The downside is they often end up working very late nights all season long to come up with two intertwining plot lines and a tag laden with laughs for each episode -- a new one every week -- all the while swimming upstream against an endless flow of "network notes" from non-writer network executives who often don't have a fucking clue.

That's no easy task. Believe me, those who write for television earn their money.

While I admire the energy, enthusiasm, and optimism that keeps the dream alive for so many young wannabes, I'm not sure they understand just how high the odds are against making it in Hollywood… and this is where that quote from Colson Whitehead at the top of this page comes in, because if those kids knew how steep and rocky the road to success as a writer really is, most would drop to their knees in despair.

Exhibit A -- the slush pile in the photo above, which displays a portion of the scripts a certain agency accepted for consideration, the overwhelming majority of which are doomed to wind up in the recycling bin. 

But none of that bothers the kids, thanks to an impenetrable bubble of youthful enthusiasm and ignorance that generates a state of bliss that makes all things seem possible. And really, why the hell not?
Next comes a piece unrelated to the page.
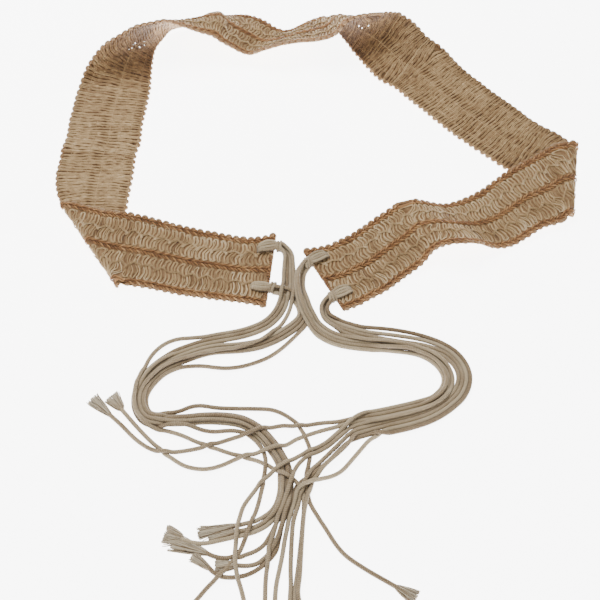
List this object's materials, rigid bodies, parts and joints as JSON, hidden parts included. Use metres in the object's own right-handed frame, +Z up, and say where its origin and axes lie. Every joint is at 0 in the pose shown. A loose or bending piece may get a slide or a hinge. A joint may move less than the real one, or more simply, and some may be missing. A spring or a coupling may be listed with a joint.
{
  "type": "raffia tie belt",
  "caption": "Wide belt of looped raffia strips with brown edging and centre braids, folded flat in a ring, and soft cotton tie cords hitched through the corners of both ends.",
  "frame": {"origin": "on the surface that the belt lies on, under the middle of the band's outline, ties left out", "axes": "+X to the wearer's right along the front of the lay, +Y from the ties to the back of the belt, +Z up from the surface"},
  "size_m": [0.3442, 0.4503, 0.0364],
  "materials": {
    "looped_straw": "beige raffia threads looped into flat strips, matt with a slight straw sheen",
    "brown_braid": "orange-brown raffia plaited into a raised braid with small picots",
    "cotton_cord": "greige twisted cotton cord, matt, frayed at its tips"
  },
  "bodies": {
    "root": {"edge_braid_lower": "brown_braid", "straw_strip_lower": "looped_straw", "centre_braid": "brown_braid", "straw_strip_upper": "looped_straw", "edge_braid_upper": "brown_braid", "hitch_loop_left_upper": "cotton_cord", "hitch_wrap_left_upper": "cotton_cord", "hitch_loop_left_lower": "cotton_cord", "hitch_wrap_left_lower": "cotton_cord", "hitch_loop_right_upper": "cotton_cord", "hitch_wrap_right_upper": "cotton_cord", "hitch_loop_right_lower": "cotton_cord", "hitch_wrap_right_lower": "cotton_cord", "tie_bundle_left_upper": "cotton_cord", "tie_bundle_left_lower": "cotton_cord", "tie_bundle_right_upper": "cotton_cord", "tie_bundle_right_lower": "cotton_cord", "tie_tail_left_1": "cotton_cord", "tie_tail_left_2": "cotton_cord", "tie_tail_left_3": "cotton_cord", "tie_tail_left_4": "cotton_cord", "tie_tail_left_5": "cotton_cord", "tie_tail_left_6": "cotton_cord", "tie_tail_left_7": "cotton_cord", "tie_tail_left_8": "cotton_cord", "tie_tail_right_1": "cotton_cord", "tie_tail_right_2": "cotton_cord", "tie_tail_right_3": "cotton_cord", "tie_tail_right_4": "cotton_cord", "tie_tail_right_5": "cotton_cord", "tie_tail_right_6": "cotton_cord", "tie_tail_right_7": "cotton_cord", "tie_tail_right_8": "cotton_cord", "tuft_left_1": "cotton_cord", "tuft_left_2": "cotton_cord", "tuft_left_3": "cotton_cord", "tuft_left_4": "cotton_cord", "tuft_left_5": "cotton_cord", "tuft_left_6": "cotton_cord", "tuft_left_7": "cotton_cord", "tuft_left_8": "cotton_cord", "tuft_right_1": "cotton_cord", "tuft_right_2": "cotton_cord", "tuft_right_3": "cotton_cord", "tuft_right_4": "cotton_cord", "tuft_right_5": "cotton_cord", "tuft_right_6": "cotton_cord", "tuft_right_7": "cotton_cord", "tuft_right_8": "cotton_cord"}
  },
  "joints": []
}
After all, you'll never succeed at anything unless and until you try, and you're not going to do so if someone has convinced you that there's really no chance of success.  

That's one reason young people shouldn't listen to grumpy old geezers who delight in reciting a litany of things the kids can't do and shouldn't even try simply because it's too damned hard. Of course it's hard -- most of the things worth doing in life are hard. As the Anonymous Production Assistant pointed out in a recent post, a little ambition is a good thing in this town. Aim high and you just might hit your target, but even if the arrow falls short, something good is likely to come from your efforts.

Still, those who actually nail the bullseye are a fortunate few. Wanting to be a paid professional writer in Hollywood is a lot like trying to become a major league baseball player -- thousands of superior athletes chase that elusive goal every year, but only a handful make it. Most would-be writers will be lucky to have any of their scripts land in one of those giant slush piles, never to be seen again. Then there are the writers who succeed at making a living writing and selling scripts that never get made into movies. I can only imagine the very special form of Zen mastery required to maintain one's internal guidance and emotional balance in that situation.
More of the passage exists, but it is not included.